Sport e impresa, i segreti della leadership
Che cos'è un leader, quali caratteristiche deve avere e, in particolare, in che cosa consiste la leadership in una grande azienda o in un team sportivo? Quali differenze e quali affinità? Un tema complesso e affascinante che ha catturato l'attenzione dei presenti all'incontro "Fare squadra per competere: le sfide del management italiano", organizzato dalla Divisione Ricerche "Claudio Demattè" della SDA Bocconi, giovedì 7 aprile, in aula Perego dell'Università. Presenti, tra i relatori, moderati dal vicedirettore de Il Mondo, Fabio De Rossi, i professori della Bocconi e della SDA, Paolo Guenzi e Dino Ruta, autori del volume, edito da Egea, Team Leadership: idee e azioni tra sport e management, Massimiliano Moi, ad Unicredit Leasing, Gian Paolo Tagliavia, ad MTV Italia, e Gianluca Vialli, stella della Sampdoria e della Juventus con esperienze di allenatore-manager in Inghilterra.
Ruta, Vialli e Guenzi |
E proprio il lavoro di Guenzi e Ruta costituisce il punto di partenza della discussione, "un libro frutto di quattro anni di lavoro realizzato anche con il contributo di 50 allenatori di sport diversi e contributi di manager. Abbiamo cercato di capire se il modello di leadership tipico di un'azienda possa essere esportato nello sport e viceversa", dice Guenzi, "tenendo anche conto delle differenze tra i vari sport, quelli più prettamente di squadra e quelli invece individuali che solo occasionalmente diventano di squadra"."Un team leader ha l'onere e l'onore di conquistare credibilità all'interno del suo 'spogliatoio' ma anche al di fuori, e lo fa attraverso le sue capacità di negoziazione e di gestione delle relazioni", aggiunge Ruta, "in fondo tutti siamo dei leader in potenza, abbiamo la capacità di influenzare gli altri. Dobbiamo solo allenare questa capacità".
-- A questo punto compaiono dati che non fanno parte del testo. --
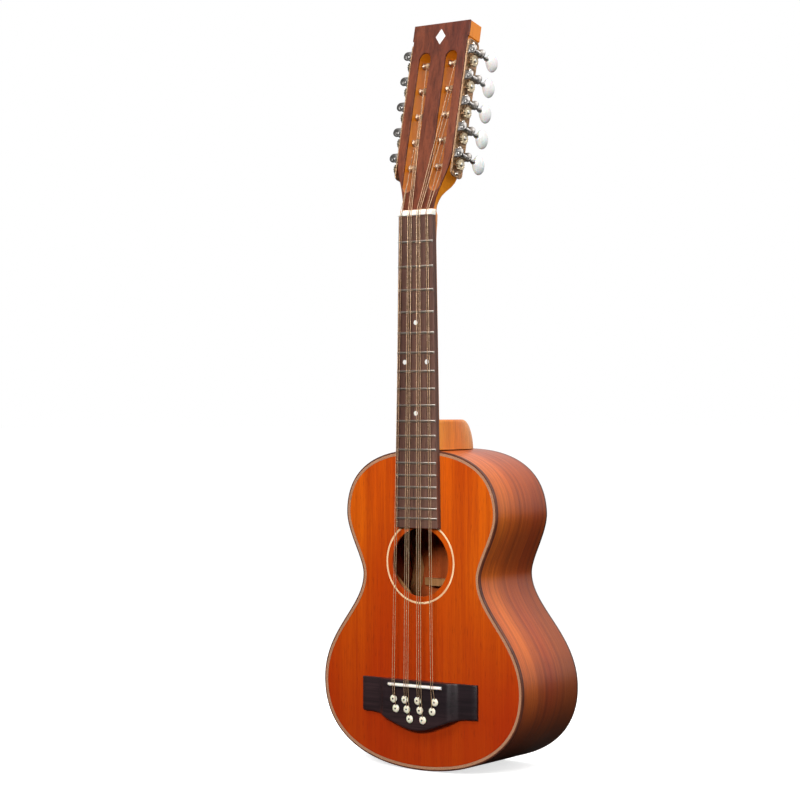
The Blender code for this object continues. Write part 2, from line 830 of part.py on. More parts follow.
def tuner_key(i):
    """Worm shaft with its oval button; it turns about the headstock's depth direction."""
    side, k = tuner_of(i)
    rings = (
        (1.4, SHAFT_R, SHAFT_R),
        (4.6, SHAFT_R, SHAFT_R),
        (4.7, WORM_R, WORM_R),
        (15.0, WORM_R, WORM_R),
        (15.1, SHAFT_R, SHAFT_R),
        (17.6, SHAFT_R, SHAFT_R),
        (17.7, 2.5, 2.5),
        (19.6, 2.5, 2.5),
        (19.7, SHAFT_R, SHAFT_R),
        (BUTTON_T - 0.1, SHAFT_R, SHAFT_R),
        (BUTTON_T, 2.2, 2.6),
        (BUTTON_T + 2.2, 3.2, 6.6),
        (BUTTON_T + 6.4, 3.8, 9.2),
        (BUTTON_T + 11.4, 3.6, 8.8),
        (BUTTON_T + 14.8, 2.4, 5.6),
        (BUTTON_T + 16.0, 0.8, 1.8),
    )
    key = turned("tuner_key_%d" % (i + 1), rings, colour("key_%d_mat" % (i + 1), (0.85, 0.85, 0.82), 0.2))
    x, y, z = head_point(side * WORM_X, post_height(k) + WORM_RISE, 0.0)
    key.location = (x * MM, y * MM, z * MM)
    key.rotation_euler = (-math.pi * 0.5 - TILT, 0.0, 0.0)


def head_block(name, x_low, x_high, s_low, s_high, t_low, t_high, material):
    """Block lined up with the tilted headstock."""
    rings = []
    for x in (x_low, x_high):
        rings.append([
            head_point(x, s_low, t_low),
            head_point(x, s_high, t_low),
            head_point(x, s_high, t_high),
            head_point(x, s_low, t_high),
        ])
    return loft(name, rings, material)


def tuner_plate(name, side):
    """Long side plate with bent ears that carry the worm shafts."""
    material = colour(name + "_mat", (0.5, 0.45, 0.36), 0.45, 1.0)
    x0, x1 = sorted((side * PLATE_X[0], side * PLATE_X[1]))
    plate = head_block(name, x0, x1, PLATE_LOW, PLATE_HIGH, PLATE_T[0], PLATE_T[1], material)
    verts = []
    faces = []
    for k in range(TUNERS_PER_SIDE):
        centre = post_height(k) + WORM_RISE + EAR_LIFT
        for t_low, t_high in (EAR_FRONT, EAR_REAR):
            base = len(verts)
            for t in (t_low, t_high):
                root = PLATE_X[1] - FIT
                bend = EAR_OUT - EAR_CORNER
                shape = (
                    (root, centre - EAR_HALF),
                    (bend, centre - EAR_HALF),
                    (EAR_OUT, centre - EAR_HALF + EAR_CORNER),
                    (EAR_OUT, centre + EAR_HALF - EAR_CORNER),
                    (bend, centre + EAR_HALF),
                    (root, centre + EAR_HALF),
                )
                for x, s in shape:
                    verts.append(head_point(side * x, s, t))
            for j in range(6):
                m = (j + 1) % 6
                faces.append((base + j, base + m, base + 6 + m, base + 6 + j))
            faces.append(tuple(range(base, base + 6)))
            faces.append(tuple(range(base + 6, base + 12)))
    ears = make_object(name + "_ear_tool", verts, faces, material)
    combine(plate, ears, "UNION")
    shafts = []
    posts = []
    for k in range(TUNERS_PER_SIDE):
        rise = post_height(k) + WORM_RISE
        shafts.append((
            head_point(side * WORM_X, rise, PLATE_T[0] - 4.0),
            head_point(side * WORM_X, rise, PLATE_T[1] + 4.0),
            SHAFT_HOLE_R,
        ))
        posts.append((
            head_point(side * (PLATE_X[0] - 2.0), post_height(k), POST_T),
            head_point(side * (PLATE_X[1] + 2.0), post_height(k), POST_T),
            POST_HOLE_R,
        ))
    combine(plate, cylinder_set(name + "_shaft_tool", shafts, 12, material), "DIFFERENCE")
    combine(plate, cylinder_set(name + "_post_tool", posts, 12, material), "DIFFERENCE")


def clear_scene():
    """Start from an empty file."""
    for obj in list(bpy.data.objects):
        bpy.data.objects.remove(obj, do_unlink=True)


def build():
    """Make every sub-part."""
    clear_scene()
    soundboard()
    back_plate()
    binding("binding_front", BIND_FRONT, True)
    binding("binding_back", BIND_BACK, False)
    rib("side_left", -1.0)
    rib("side_right", 1.0)
    lining("lining_front", True)
    lining("lining_back", False)
    tail_block()
    top_bracing()
    back_bracing()
    bridge()
    saddle()
    bridge_plate()
    neck()
    headstock_veneer()
    fretboard()
    nut()
    tuner_plate("tuner_plate_left", -1.0)
    tuner_plate("tuner_plate_right", 1.0)
    for i in range(STRINGS):
        bridge_pin(i)
        string(i)
        string_post(i)
        tuner_key(i)


build()
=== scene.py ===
from math import copysign, cos, exp, hypot, pi, radians, sin, sqrt, tau

import bmesh
import bpy
from mathutils import Matrix, Vector


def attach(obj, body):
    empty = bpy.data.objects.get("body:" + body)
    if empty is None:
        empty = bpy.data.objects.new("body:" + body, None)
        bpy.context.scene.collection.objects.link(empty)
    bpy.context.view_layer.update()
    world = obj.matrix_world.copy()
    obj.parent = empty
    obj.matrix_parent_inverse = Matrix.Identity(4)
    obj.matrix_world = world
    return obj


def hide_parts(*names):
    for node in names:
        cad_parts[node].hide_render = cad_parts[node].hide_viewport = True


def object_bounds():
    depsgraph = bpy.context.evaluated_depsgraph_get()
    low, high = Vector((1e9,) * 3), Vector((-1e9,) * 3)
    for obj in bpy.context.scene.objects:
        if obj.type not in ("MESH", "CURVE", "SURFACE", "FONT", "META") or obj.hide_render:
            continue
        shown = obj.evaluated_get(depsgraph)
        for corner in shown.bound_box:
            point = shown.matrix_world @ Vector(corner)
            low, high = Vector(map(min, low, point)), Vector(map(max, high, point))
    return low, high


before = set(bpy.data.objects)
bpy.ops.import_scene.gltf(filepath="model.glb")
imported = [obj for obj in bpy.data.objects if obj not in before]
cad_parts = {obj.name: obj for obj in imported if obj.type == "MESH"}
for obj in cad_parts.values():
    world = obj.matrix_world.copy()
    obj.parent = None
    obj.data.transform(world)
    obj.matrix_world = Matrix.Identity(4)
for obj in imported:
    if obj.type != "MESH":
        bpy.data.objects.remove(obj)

# Looks of a ten-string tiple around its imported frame. Lengths below are millimetres.
# X to the viewer's right, +Y to the back, +Z up the neck; Z = 0 is the joint of nut and fingerboard.
CAD_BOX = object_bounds()
MM = 0.001
SIDES = ((-1.0, "left"), (1.0, "right"))
WHITE = (1.0, 1.0, 1.0, 1.0)
BLACK = (0.0, 0.0, 0.0, 1.0)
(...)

Realizzare un vero team, però, sia che si parli di sport che di azienda, è tutt'altro che facile. Consuetudini e personalismi sono alcuni degli ostacoli da rimuovere. "La leadership per me è la capacità di passare dalla strategia ai risultati attraverso le persone, ma farlo è un'operazione complessa. Io dirigo 3 mila persone in 17 paesi, che quando sono arrivato non costituivano un vero team. Per arrivarci ho dovuto fare interventi diretti sulle persone, cambiarne i comportamenti anche sulle piccole cose. Un esempio? Ho praticamente vietato l'uso dell'email, che è un ostacolo al dialogo; le persone devono parlarsi, solo così si riesce ad avere un obiettivo comune e costituire un team".
"La differenza tra calciatore e allenatore è un po' quella che c'è tra attore e regista e in entrambi i casi ci sono attori/calciatori diventati registi/allenatori. Un allenatore deve porsi, insieme alla società, degli obiettivi ambiziosi ma realistici, e poi lavorare per ottenerli esercitando la propria leadership", dice Vialli, "attraverso un'opportuna strategia. La prima cosa che ritengo importante è la scelta degli 'uomini', prima ancora che dei calciatori. Ognuno dei miei calciatori deve capire che nessun individuo è più importante della squadra, e questo è molto difficile adesso che ogni calciatore importante è una piccola azienda, con la sua immagine e il suo indotto da coltivare". Problema non solo del calcio, spiega Gian Paolo Tagliavia, "visto che anche in un'azienda come MTV, dove i protagonisti sono volti noti, c'è la tendenza a sentirsi l'ombelico del mondo".
Il manager ha grande potere ma anche grandi responsabilità, per questo, per Vialli, è importante una carriera come la sua, da calciatore a calciatore-allenatore e quindi manager tipico del modello inglese: "Impari a valutare le cose da ogni angolazione e a capire meglio i giocatori quando diventi il loro capo. Impari anche a diventare un po' psicologo". A tal proposito Vialli racconta un aneddoto: "Avevo l'abitudine di analizzare le partite con i miei giocatori. Iniziavo quindi la mia disamina invitandoli a esprimere il loro punto di vista e mi ero accorto che qualunque cosa dicessi erano d'accordo con me. Lo dissi a Mourinho, succede anche a te?, gli chiesi". "No", la risposta del portoghese. "E come fai?" ho insistito. "Hai mai provato a parlare per ultimo?".